### TASK STATEMENT
Set down the material once more, exactly as it appears.

### PROVIDED DATA
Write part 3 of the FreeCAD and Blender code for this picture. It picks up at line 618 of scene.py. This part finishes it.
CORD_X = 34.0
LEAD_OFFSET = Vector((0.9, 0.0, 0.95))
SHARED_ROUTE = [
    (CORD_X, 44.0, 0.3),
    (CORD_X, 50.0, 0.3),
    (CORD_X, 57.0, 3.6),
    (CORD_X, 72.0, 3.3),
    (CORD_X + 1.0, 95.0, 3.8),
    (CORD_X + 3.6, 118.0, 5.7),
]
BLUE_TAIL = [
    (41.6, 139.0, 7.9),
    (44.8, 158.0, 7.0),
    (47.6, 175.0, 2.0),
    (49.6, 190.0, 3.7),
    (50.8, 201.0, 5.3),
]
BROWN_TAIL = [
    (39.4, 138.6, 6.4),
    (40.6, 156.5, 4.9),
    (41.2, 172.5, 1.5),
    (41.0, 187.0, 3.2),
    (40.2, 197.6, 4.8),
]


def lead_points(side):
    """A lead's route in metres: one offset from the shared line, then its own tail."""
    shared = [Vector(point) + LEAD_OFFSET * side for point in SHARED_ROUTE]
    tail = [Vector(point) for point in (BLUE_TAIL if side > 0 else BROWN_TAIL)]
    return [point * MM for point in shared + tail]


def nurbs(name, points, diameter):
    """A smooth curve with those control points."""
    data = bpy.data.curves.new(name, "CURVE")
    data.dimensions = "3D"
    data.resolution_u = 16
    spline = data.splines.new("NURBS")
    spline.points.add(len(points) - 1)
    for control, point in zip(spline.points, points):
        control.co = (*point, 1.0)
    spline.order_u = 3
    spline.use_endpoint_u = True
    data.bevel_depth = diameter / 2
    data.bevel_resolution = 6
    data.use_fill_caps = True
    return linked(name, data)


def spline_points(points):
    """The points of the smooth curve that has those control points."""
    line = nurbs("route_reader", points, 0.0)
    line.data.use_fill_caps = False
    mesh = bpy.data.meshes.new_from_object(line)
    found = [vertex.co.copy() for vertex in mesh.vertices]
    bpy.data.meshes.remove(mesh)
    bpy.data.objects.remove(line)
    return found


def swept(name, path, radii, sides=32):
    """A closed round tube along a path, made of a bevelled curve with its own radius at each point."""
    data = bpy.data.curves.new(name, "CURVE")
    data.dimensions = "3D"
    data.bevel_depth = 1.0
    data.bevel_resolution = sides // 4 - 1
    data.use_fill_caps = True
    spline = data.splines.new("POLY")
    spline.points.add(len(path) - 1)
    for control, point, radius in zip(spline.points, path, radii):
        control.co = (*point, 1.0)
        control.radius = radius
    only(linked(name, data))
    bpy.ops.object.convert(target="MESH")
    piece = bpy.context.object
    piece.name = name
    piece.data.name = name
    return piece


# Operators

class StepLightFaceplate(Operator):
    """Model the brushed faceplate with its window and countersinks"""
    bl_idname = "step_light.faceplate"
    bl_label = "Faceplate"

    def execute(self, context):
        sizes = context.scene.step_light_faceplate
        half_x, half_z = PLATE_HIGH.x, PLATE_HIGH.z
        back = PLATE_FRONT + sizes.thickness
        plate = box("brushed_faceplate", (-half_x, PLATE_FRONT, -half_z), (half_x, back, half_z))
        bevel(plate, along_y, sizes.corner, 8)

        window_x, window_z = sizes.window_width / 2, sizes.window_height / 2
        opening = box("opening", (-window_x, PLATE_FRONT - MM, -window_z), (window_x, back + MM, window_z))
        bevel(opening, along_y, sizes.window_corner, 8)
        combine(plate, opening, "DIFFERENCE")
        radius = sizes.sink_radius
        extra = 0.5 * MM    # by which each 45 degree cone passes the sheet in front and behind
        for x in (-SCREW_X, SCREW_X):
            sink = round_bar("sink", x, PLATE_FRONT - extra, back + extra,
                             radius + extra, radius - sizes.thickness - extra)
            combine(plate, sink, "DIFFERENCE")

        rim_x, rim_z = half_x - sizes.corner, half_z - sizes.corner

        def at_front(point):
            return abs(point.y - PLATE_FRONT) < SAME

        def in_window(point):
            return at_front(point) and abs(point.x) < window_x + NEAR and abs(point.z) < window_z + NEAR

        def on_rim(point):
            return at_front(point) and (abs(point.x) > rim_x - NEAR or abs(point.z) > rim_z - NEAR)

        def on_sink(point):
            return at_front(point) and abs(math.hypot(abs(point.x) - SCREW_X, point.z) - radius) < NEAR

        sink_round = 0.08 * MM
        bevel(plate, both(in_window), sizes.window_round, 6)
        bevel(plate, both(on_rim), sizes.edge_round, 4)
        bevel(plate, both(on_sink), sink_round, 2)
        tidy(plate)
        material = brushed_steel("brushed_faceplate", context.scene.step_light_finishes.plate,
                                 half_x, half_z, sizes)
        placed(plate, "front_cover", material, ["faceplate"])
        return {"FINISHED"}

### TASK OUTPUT
Write part 3 of the FreeCAD and Blender code for this picture. It picks up at line 618 of scene.py. This part finishes it.
CORD_X = 34.0
LEAD_OFFSET = Vector((0.9, 0.0, 0.95))
SHARED_ROUTE = [
    (CORD_X, 44.0, 0.3),
    (CORD_X, 50.0, 0.3),
    (CORD_X, 57.0, 3.6),
    (CORD_X, 72.0, 3.3),
    (CORD_X + 1.0, 95.0, 3.8),
    (CORD_X + 3.6, 118.0, 5.7),
]
BLUE_TAIL = [
    (41.6, 139.0, 7.9),
    (44.8, 158.0, 7.0),
    (47.6, 175.0, 2.0),
    (49.6, 190.0, 3.7),
    (50.8, 201.0, 5.3),
]
BROWN_TAIL = [
    (39.4, 138.6, 6.4),
    (40.6, 156.5, 4.9),
    (41.2, 172.5, 1.5),
    (41.0, 187.0, 3.2),
    (40.2, 197.6, 4.8),
]


def lead_points(side):
    """A lead's route in metres: one offset from the shared line, then its own tail."""
    shared = [Vector(point) + LEAD_OFFSET * side for point in SHARED_ROUTE]
    tail = [Vector(point) for point in (BLUE_TAIL if side > 0 else BROWN_TAIL)]
    return [point * MM for point in shared + tail]


def nurbs(name, points, diameter):
    """A smooth curve with those control points."""
    data = bpy.data.curves.new(name, "CURVE")
    data.dimensions = "3D"
    data.resolution_u = 16
    spline = data.splines.new("NURBS")
    spline.points.add(len(points) - 1)
    for control, point in zip(spline.points, points):
        control.co = (*point, 1.0)
    spline.order_u = 3
    spline.use_endpoint_u = True
    data.bevel_depth = diameter / 2
    data.bevel_resolution = 6
    data.use_fill_caps = True
    return linked(name, data)


def spline_points(points):
    """The points of the smooth curve that has those control points."""
    line = nurbs("route_reader", points, 0.0)
    line.data.use_fill_caps = False
    mesh = bpy.data.meshes.new_from_object(line)
    found = [vertex.co.copy() for vertex in mesh.vertices]
    bpy.data.meshes.remove(mesh)
    bpy.data.objects.remove(line)
    return found


def swept(name, path, radii, sides=32):
    """A closed round tube along a path, made of a bevelled curve with its own radius at each point."""
    data = bpy.data.curves.new(name, "CURVE")
    data.dimensions = "3D"
    data.bevel_depth = 1.0
    data.bevel_resolution = sides // 4 - 1
    data.use_fill_caps = True
    spline = data.splines.new("POLY")
    spline.points.add(len(path) - 1)
    for control, point, radius in zip(spline.points, path, radii):
        control.co = (*point, 1.0)
        control.radius = radius
    only(linked(name, data))
    bpy.ops.object.convert(target="MESH")
    piece = bpy.context.object
    piece.name = name
    piece.data.name = name
    return piece


# Operators

class StepLightFaceplate(Operator):
    """Model the brushed faceplate with its window and countersinks"""
    bl_idname = "step_light.faceplate"
    bl_label = "Faceplate"

    def execute(self, context):
        sizes = context.scene.step_light_faceplate
        half_x, half_z = PLATE_HIGH.x, PLATE_HIGH.z
        back = PLATE_FRONT + sizes.thickness
        plate = box("brushed_faceplate", (-half_x, PLATE_FRONT, -half_z), (half_x, back, half_z))
        bevel(plate, along_y, sizes.corner, 8)

        window_x, window_z = sizes.window_width / 2, sizes.window_height / 2
        opening = box("opening", (-window_x, PLATE_FRONT - MM, -window_z), (window_x, back + MM, window_z))
        bevel(opening, along_y, sizes.window_corner, 8)
        combine(plate, opening, "DIFFERENCE")
        radius = sizes.sink_radius
        extra = 0.5 * MM    # by which each 45 degree cone passes the sheet in front and behind
        for x in (-SCREW_X, SCREW_X):
            sink = round_bar("sink", x, PLATE_FRONT - extra, back + extra,
                             radius + extra, radius - sizes.thickness - extra)
            combine(plate, sink, "DIFFERENCE")

        rim_x, rim_z = half_x - sizes.corner, half_z - sizes.corner

        def at_front(point):
            return abs(point.y - PLATE_FRONT) < SAME

        def in_window(point):
            return at_front(point) and abs(point.x) < window_x + NEAR and abs(point.z) < window_z + NEAR

        def on_rim(point):
            return at_front(point) and (abs(point.x) > rim_x - NEAR or abs(point.z) > rim_z - NEAR)

        def on_sink(point):
            return at_front(point) and abs(math.hypot(abs(point.x) - SCREW_X, point.z) - radius) < NEAR

        sink_round = 0.08 * MM
        bevel(plate, both(in_window), sizes.window_round, 6)
        bevel(plate, both(on_rim), sizes.edge_round, 4)
        bevel(plate, both(on_sink), sink_round, 2)
        tidy(plate)
        material = brushed_steel("brushed_faceplate", context.scene.step_light_finishes.plate,
                                 half_x, half_z, sizes)
        placed(plate, "front_cover", material, ["faceplate"])
        return {"FINISHED"}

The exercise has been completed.